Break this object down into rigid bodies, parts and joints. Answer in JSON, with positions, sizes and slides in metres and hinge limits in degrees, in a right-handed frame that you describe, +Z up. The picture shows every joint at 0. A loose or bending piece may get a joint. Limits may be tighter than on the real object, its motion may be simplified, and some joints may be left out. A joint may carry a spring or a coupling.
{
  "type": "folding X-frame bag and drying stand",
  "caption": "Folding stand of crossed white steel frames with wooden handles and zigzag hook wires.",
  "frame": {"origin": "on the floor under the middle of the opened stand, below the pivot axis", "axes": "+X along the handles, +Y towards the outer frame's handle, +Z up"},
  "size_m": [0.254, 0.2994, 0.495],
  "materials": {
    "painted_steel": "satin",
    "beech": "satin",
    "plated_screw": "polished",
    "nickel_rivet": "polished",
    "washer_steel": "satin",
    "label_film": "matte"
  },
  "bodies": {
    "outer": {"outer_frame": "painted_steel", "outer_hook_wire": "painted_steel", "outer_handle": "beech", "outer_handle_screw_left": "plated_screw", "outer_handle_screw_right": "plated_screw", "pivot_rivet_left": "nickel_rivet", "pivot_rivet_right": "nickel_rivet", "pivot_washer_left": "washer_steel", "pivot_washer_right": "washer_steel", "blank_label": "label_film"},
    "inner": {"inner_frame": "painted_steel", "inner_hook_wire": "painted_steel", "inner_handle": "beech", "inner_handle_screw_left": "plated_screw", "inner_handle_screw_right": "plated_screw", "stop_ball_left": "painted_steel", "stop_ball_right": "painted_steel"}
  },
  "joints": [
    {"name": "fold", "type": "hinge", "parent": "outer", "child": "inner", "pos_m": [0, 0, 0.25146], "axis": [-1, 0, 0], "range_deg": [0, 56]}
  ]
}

———

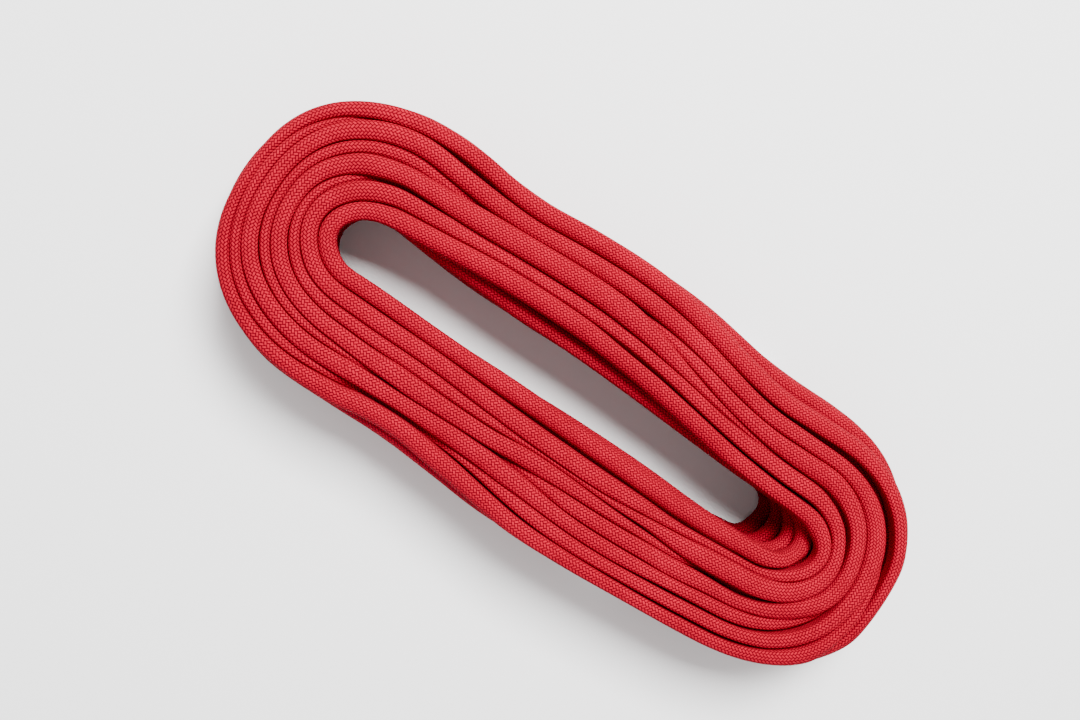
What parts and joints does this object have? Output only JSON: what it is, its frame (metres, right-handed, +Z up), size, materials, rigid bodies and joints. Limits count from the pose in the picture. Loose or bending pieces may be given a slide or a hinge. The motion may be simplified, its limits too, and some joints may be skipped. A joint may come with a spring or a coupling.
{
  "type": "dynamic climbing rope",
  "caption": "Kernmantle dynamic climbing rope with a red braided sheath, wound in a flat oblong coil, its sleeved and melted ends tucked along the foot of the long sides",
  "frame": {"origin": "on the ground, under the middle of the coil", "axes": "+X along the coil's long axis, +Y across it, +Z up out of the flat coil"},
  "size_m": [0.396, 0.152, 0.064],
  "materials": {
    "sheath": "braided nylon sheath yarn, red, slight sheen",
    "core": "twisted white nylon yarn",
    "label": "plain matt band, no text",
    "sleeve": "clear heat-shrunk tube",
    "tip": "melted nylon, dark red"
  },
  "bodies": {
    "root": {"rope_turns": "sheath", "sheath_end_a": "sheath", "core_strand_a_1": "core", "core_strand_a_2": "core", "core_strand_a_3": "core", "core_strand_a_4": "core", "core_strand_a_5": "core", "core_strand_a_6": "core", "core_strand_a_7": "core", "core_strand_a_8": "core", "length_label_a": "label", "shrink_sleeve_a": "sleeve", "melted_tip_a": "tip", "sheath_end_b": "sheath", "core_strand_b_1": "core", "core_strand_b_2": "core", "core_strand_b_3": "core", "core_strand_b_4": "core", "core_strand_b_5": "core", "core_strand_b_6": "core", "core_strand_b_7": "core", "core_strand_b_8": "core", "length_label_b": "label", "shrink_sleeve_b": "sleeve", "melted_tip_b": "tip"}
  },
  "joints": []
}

———

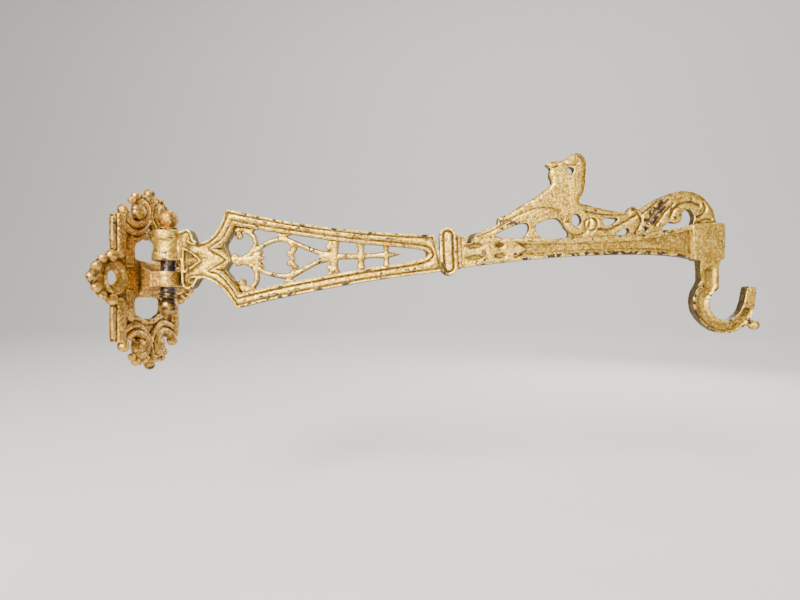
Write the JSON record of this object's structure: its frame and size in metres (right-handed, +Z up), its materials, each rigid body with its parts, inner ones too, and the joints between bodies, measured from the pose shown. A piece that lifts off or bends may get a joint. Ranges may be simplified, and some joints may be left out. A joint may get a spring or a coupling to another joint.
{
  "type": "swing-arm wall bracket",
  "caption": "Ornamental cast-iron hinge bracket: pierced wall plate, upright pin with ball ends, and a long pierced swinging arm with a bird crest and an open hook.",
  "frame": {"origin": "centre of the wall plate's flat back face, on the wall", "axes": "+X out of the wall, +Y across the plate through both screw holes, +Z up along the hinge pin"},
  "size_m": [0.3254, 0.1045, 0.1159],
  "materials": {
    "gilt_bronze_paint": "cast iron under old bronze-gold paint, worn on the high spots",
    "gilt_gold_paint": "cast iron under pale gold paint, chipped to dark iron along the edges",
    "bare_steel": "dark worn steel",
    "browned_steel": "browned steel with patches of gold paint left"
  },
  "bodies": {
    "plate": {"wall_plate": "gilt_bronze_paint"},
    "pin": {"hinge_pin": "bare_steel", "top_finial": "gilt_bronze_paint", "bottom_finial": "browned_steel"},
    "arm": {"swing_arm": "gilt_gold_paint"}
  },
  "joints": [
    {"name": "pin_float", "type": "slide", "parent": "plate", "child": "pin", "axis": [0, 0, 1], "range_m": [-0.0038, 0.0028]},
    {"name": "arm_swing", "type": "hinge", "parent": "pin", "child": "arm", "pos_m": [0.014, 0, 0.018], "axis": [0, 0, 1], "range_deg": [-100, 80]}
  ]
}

———

Aim of the exercise:
Look through the data and show every line containing "metres".

Complete output:
Break this object down into rigid bodies, parts and joints. Answer in JSON, with positions, sizes and slides in metres and hinge limits in degrees, in a right-handed frame that you describe, +Z up. The picture shows every joint at 0. A loose or bending piece may get a joint. Limits may be tighter than on the real object, its motion may be simplified, and some joints may be left out. A joint may carry a spring or a coupling.
What parts and joints does this object have? Output only JSON: what it is, its frame (metres, right-handed, +Z up), size, materials, rigid bodies and joints. Limits count from the pose in the picture. Loose or bending pieces may be given a slide or a hinge. The motion may be simplified, its limits too, and some joints may be skipped. A joint may come with a spring or a coupling.
Write the JSON record of this object's structure: its frame and size in metres (right-handed, +Z up), its materials, each rigid body with its parts, inner ones too, and the joints between bodies, measured from the pose shown. A piece that lifts off or bends may get a joint. Ranges may be simplified, and some joints may be left out. A joint may get a spring or a coupling to another joint.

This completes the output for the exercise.